-- BEGIN Material shown --

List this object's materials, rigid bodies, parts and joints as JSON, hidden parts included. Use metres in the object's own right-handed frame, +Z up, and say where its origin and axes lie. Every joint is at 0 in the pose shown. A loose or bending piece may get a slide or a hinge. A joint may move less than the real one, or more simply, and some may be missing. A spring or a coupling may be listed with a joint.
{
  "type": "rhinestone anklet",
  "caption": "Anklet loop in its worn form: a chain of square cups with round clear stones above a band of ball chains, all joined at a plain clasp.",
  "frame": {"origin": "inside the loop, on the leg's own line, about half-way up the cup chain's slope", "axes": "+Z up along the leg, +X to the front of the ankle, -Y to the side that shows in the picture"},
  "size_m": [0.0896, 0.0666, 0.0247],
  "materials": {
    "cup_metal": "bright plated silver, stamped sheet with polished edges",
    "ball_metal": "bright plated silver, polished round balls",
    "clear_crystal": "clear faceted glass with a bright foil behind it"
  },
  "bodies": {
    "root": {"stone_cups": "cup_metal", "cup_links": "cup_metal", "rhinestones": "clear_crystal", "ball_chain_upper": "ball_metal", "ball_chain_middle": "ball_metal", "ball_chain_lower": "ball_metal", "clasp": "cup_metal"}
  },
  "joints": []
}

-- END Material shown --
-- BEGIN Material shown --

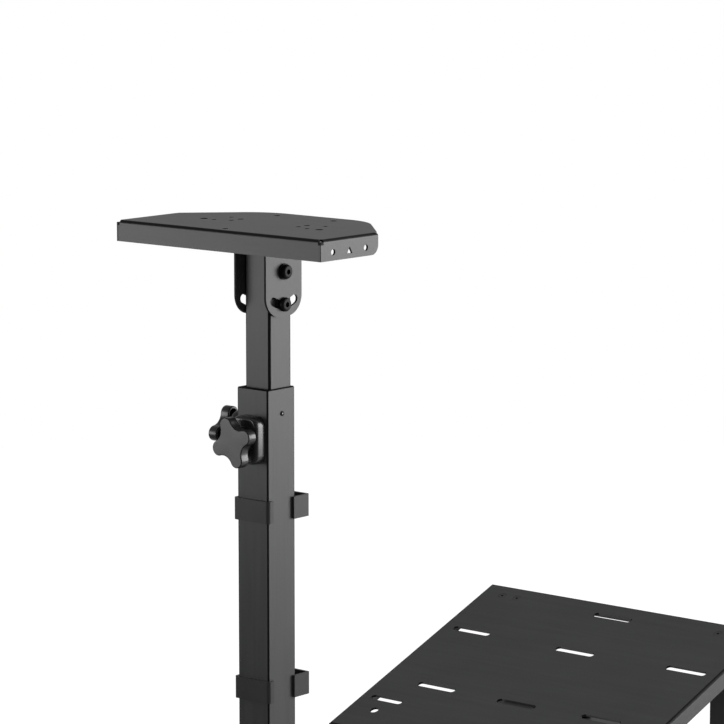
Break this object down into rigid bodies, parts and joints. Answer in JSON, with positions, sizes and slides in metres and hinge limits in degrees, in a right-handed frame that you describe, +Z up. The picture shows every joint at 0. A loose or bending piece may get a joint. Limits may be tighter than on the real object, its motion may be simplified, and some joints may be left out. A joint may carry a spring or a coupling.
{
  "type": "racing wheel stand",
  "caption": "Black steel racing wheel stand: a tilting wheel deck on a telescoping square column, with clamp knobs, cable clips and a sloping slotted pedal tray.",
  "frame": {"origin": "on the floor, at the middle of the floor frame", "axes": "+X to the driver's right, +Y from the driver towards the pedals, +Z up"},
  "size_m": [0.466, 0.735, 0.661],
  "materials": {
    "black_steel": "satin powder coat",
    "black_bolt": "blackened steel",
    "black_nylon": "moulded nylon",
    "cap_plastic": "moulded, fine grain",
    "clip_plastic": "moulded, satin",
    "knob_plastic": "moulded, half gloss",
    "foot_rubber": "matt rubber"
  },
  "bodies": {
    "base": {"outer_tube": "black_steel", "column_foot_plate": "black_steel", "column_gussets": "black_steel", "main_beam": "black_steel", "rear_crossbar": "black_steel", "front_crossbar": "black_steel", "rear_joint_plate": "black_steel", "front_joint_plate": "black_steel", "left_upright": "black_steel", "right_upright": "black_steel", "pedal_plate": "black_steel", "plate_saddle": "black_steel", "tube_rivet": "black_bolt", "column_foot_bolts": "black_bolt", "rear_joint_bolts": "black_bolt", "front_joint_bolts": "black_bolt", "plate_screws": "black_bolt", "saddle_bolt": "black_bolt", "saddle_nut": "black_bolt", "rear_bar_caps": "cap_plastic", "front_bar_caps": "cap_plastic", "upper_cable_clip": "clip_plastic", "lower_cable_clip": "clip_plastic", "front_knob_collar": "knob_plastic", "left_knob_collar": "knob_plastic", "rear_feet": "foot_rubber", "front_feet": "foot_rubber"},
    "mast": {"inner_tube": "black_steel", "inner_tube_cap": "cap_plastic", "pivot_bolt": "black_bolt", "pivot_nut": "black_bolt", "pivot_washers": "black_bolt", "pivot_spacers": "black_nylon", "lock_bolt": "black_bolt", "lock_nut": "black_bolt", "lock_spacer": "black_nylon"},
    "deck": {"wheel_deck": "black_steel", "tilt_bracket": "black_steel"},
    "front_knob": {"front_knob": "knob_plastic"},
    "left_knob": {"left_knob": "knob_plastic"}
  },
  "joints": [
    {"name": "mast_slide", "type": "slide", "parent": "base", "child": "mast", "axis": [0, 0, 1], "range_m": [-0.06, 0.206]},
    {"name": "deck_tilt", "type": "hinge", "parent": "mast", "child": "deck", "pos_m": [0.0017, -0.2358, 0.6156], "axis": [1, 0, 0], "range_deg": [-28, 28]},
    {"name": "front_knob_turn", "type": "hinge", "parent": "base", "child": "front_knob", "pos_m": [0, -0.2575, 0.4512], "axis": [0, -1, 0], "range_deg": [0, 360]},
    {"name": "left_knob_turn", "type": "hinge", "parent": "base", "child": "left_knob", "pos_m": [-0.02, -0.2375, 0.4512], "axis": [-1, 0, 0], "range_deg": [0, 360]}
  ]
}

-- END Material shown --
-- BEGIN Material shown --

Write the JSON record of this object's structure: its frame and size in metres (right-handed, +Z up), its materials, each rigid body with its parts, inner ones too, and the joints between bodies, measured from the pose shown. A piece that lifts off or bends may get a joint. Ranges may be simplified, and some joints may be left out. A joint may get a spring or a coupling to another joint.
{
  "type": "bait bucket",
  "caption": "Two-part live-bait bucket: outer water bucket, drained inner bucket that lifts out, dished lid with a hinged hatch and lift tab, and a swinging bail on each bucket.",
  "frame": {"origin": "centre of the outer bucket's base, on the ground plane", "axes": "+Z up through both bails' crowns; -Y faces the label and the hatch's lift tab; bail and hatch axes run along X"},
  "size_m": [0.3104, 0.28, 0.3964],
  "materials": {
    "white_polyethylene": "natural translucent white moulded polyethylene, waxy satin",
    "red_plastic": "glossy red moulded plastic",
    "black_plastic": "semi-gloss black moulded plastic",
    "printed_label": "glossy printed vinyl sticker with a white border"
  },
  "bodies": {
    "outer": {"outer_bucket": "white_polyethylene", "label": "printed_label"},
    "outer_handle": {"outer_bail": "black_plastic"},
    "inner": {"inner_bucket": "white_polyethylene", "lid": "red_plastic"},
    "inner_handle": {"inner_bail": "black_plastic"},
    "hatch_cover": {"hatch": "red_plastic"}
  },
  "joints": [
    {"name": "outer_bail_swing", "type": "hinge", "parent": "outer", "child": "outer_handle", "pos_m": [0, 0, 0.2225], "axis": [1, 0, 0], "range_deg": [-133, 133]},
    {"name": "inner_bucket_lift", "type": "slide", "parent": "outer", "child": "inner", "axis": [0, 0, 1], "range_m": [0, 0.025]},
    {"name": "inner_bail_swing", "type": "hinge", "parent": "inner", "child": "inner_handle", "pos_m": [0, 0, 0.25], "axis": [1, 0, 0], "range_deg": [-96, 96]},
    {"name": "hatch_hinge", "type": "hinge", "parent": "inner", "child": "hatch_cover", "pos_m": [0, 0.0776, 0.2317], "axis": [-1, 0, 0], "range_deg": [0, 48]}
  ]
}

-- END Material shown --

Make a list of all lines in the data that contain "pose".

List this object's materials, rigid bodies, parts and joints as JSON, hidden parts included. Use metres in the object's own right-handed frame, +Z up, and say where its origin and axes lie. Every joint is at 0 in the pose shown. A loose or bending piece may get a slide or a hinge. A joint may move less than the real one, or more simply, and some may be missing. A spring or a coupling may be listed with a joint.
Write the JSON record of this object's structure: its frame and size in metres (right-handed, +Z up), its materials, each rigid body with its parts, inner ones too, and the joints between bodies, measured from the pose shown. A piece that lifts off or bends may get a joint. Ranges may be simplified, and some joints may be left out. A joint may get a spring or a coupling to another joint.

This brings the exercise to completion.